To chronicle an entire century, though, hundreds of objects would be needed. The curators began making lists of those they might want to borrow, then circulated them and consulted with other experts. They traveled in Italy and to many other places to observe firsthand the works that might be used to make their point. As usual, those trips included visits to places inaccessible to the public, like the 17th-century Quirinale palazzo of the Principessa Pallavicini, who agreed to lend a prayer bench.
Giuseppe Cades's "Self-Portrait" |
The curators produced a master list and a databank of images on the Philadelphia museum's computer. Then they began winnowing.
In the end, Mr. Rishel said, the choices were guided by how well an object fit the themes chosen to give structure to the exhibition: the makings of modern Rome, Rome as the city of God, palatial Rome, the private lives of Romans and so on.
The curators said they had surprisingly little trouble arranging loans. The city of Rome and the Italian government had given their blessings in 1995, and, as the number of lenders illustrates, other institutions were enthusiastic about the exhibition's theme.
The result is a rich brew, even though the show lacks brand-name artists known to the public. "There aren't any from this time," said Mr. Walker. "Seventeenth-century Baroque artists and 19th-century artists of many schools simply outshine them in common knowledge. Being able to play star-maker, to shine a light on artists that they believe ought to be better-known, is part of the joy in curating this show.
"I don't think there are any artists of the caliber of a Bernini or a Caravaggio but there is a host of artists just beneath that," Mr. Christiansen of the Met said.
Curators ticked off a number of favorites. There is Giuseppe Cades. "He's our pet, a kind of imp who made a self-portrait that looks like Brad Pitt," Mr. Rishel said, adding that his altarpiece, "St. Peter Appearing to Saints Lucy and Agatha," was "one of the great sleepers of this exhibition."

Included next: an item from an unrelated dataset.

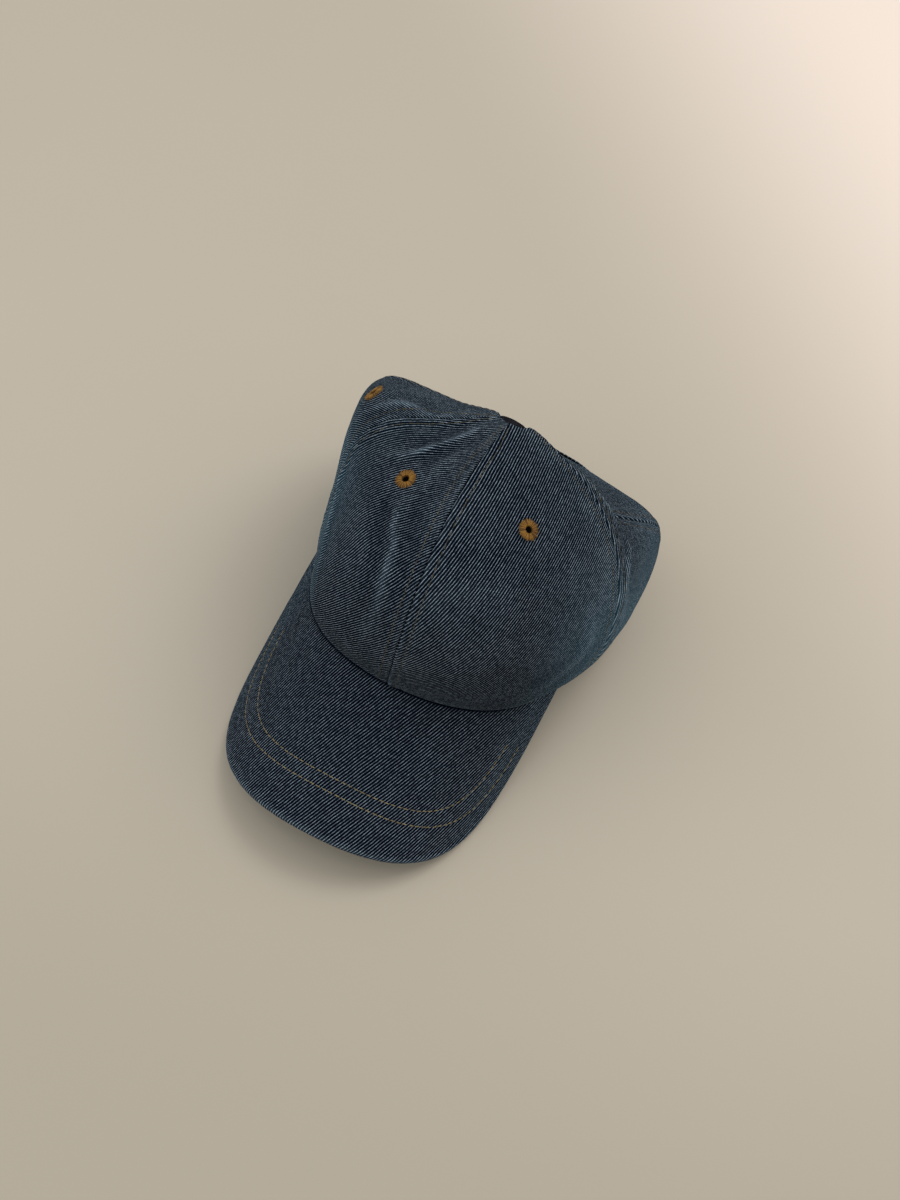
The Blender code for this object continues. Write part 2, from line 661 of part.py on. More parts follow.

There is Anton Raphael Mengs, a German who was celebrated as a new force in painting of his day, evident in his "Adoration of the Shepherds." At one point, Mengs goes to Spain to paint and meets Goya, who then goes to Rome, Mr. Rishel said. "Goya would not look like Goya without Mengs," Mr. Rishel said.
There is Pierre Legros II, "a transcendentally great artist who inherits the fallout of Bernini, refines it, turns it around and sends sculpture in a new direction that takes you to Houdon," Mr. Rishel said.

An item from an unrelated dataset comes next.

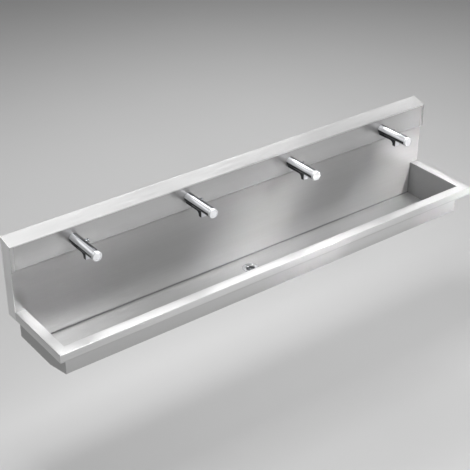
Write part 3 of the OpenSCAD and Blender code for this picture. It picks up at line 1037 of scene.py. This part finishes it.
@dataclass
class Plumbing:
    """Fixings and pipes behind the splashback, as packed."""

    zinc: tuple[str, ...] = (
        "left_wall_bracket",
        "middle_wall_bracket",
        "right_wall_bracket",
        "floor_stiffener",
        "manifold_clips",
    )
    copper: tuple[str, ...] = ("hot_manifold", "cold_manifold")
    rubber: tuple[str, ...] = ("tap_gaskets", "waste_gasket")
    chrome: tuple[str, ...] = ("waste_strainer",)

    @staticmethod
    def of_each_tap(*kinds: str) -> tuple[str, ...]:
        """Names of the nodes of these kinds, tap by tap."""
        numbers = range(1, len(TAP_STATIONS) + 1)
        return tuple(f"tap_{number}_{kind}" for number in numbers for kind in kinds)

    def dress(self) -> None:
        """Gives each hidden piece its finish."""
        dress_nodes(
            (
                (self.zinc, ZINC),
                (self.copper, COPPER),
                (self.rubber, RUBBER),
                (self.chrome, DARK_CHROME),
                (self.of_each_tap("hot_pipe", "cold_pipe"), COPPER),
                (self.of_each_tap("inlet_block", "cartridge"), BRASS),
                (self.of_each_tap("spout_insert"), POLYMER),
            )
        )


@dataclass
class PushTap:
    """A push tap, worked out with its axis upright and then laid out from the header front.

    Heights run out along the tap from the header front, and angle 0 points straight down.
    """

    radius: float = 0.023
    shank_radius: float = 0.014
    shank_length: float = 0.022
    gasket_radius: float = 0.020
    gasket_recess: float = 0.0015
    bore_radius: float = 0.008
    chamber_radius: float = 0.017
    chamber_start: float = 0.075
    neck_radius: float = 0.020
    neck_end: float = 0.191
    bezel_start: float = 0.183
    bezel_gap: float = 0.0002
    length: float = 0.198
    keel_half_width: float = 0.013
    keel_depth: float = 0.030
    keel_rounding: float = 0.0012
    keel_corner: float = 0.004
    keel_blend: float = 0.003
    spout_depth: float = 0.052
    spout_start: float = 0.099
    spout_end: float = 0.120
    spout_middle: float = 0.1095
    flare: float = 0.019
    mouth_radius: float = 0.0093
    mouth_length: float = 0.011
    mouth_flare: float = 0.0008
    mouth_bevel: float = 0.0006
    cut_past: float = 0.004
    lever_height: float = 0.052
    boss_radius: float = 0.009
    boss_reach: float = 0.025
    spindle_hole: float = 0.0043
    spindle_hole_ends: tuple[float, float] = (0.012, 0.03)
    button_radius: float = 0.016
    button_setback: float = 0.0008
    button_dome: float = 0.0012
    button_flange: float = 0.0168
    button_flange_back: float = 0.186
    stem_radius: float = 0.004
    stem_back: float = 0.164
    spindle_radius: float = 0.004
    spindle_end: float = 0.013
    hub_radius: float = 0.0075
    hub_ends: tuple[float, float] = (0.0253, 0.041)
    lever_place: float = 0.035
    arm_radius: float = 0.0026
    arm_taper: float = 0.0006
    arm_length: float = 0.0195
    ball_radius: float = 0.0028
    ball_place: float = 0.0222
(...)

There is Benedetto Luti, who influenced Fragonard and Boucher and whose "St. Charles Borromeo Administering Extreme Unction to Victims of the Plague" is, Mr. Rishel said, "the most beautiful painting in the show." (His choice for that distinction, however, has been known to shift from time to time, his colleagues warned.)

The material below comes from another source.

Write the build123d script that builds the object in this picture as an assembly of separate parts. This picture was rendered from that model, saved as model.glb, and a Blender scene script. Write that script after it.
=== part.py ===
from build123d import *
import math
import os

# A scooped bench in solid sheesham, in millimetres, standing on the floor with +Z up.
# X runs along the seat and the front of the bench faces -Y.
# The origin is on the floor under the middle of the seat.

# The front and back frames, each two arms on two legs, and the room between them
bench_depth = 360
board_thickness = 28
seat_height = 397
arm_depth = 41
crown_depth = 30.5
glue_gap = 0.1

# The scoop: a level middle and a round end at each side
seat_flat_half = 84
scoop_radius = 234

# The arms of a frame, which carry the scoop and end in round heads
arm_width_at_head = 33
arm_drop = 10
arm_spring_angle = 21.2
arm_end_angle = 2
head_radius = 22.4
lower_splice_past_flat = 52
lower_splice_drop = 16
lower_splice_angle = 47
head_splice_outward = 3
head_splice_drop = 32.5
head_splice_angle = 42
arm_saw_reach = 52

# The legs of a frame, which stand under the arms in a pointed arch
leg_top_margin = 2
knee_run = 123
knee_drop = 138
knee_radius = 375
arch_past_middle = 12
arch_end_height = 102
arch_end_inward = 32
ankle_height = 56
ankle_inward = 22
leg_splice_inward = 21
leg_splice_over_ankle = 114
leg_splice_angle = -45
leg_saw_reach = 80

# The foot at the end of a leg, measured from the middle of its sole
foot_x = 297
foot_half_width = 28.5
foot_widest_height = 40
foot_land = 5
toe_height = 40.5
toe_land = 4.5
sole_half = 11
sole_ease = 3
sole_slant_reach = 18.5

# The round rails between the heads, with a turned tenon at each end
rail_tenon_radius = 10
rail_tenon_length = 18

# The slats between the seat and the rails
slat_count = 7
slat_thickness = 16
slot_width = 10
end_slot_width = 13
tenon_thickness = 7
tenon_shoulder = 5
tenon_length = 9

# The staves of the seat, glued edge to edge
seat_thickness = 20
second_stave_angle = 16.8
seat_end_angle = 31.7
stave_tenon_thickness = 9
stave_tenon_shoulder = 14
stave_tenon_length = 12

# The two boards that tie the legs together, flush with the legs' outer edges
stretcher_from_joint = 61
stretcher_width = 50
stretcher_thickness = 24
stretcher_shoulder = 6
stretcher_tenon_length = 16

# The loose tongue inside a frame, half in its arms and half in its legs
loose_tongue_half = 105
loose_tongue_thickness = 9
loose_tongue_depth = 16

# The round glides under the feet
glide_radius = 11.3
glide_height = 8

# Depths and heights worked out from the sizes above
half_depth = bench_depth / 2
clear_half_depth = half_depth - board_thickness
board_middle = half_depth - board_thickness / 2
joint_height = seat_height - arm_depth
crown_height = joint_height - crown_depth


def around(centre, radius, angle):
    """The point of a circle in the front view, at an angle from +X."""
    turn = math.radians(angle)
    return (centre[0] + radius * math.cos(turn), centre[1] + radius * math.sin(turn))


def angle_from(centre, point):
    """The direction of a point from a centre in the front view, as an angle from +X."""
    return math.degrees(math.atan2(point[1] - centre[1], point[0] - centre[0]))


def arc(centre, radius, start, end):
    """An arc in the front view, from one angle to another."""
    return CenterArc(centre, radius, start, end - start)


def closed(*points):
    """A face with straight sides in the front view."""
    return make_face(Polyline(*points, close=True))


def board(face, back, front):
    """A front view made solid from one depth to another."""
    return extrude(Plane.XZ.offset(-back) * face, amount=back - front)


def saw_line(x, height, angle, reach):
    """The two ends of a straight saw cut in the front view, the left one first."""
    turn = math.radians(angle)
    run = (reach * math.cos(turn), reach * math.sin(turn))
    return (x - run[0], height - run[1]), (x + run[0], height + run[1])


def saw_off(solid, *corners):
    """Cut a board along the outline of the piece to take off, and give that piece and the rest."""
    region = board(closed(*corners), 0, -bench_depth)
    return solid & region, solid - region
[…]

"You have to mention Rusconi -- I love him," Mr. Walker insisted. Carlo Rusconi has four sculptures in the exhibition, including a marble bust of Pope Clement XI's aunt.
They cited Carlos Maratti ("a god," Mr. Rishel said), Batoni, of course (the "grand old man, who is all about beauty," he went on) and many more.
The public will ultimately decide which, if any, of the little-known artists in this vast exhibition become brand names. So far attendance has been good. And, Mr. Walker said, "they are staying for a long time. That's the best compliment."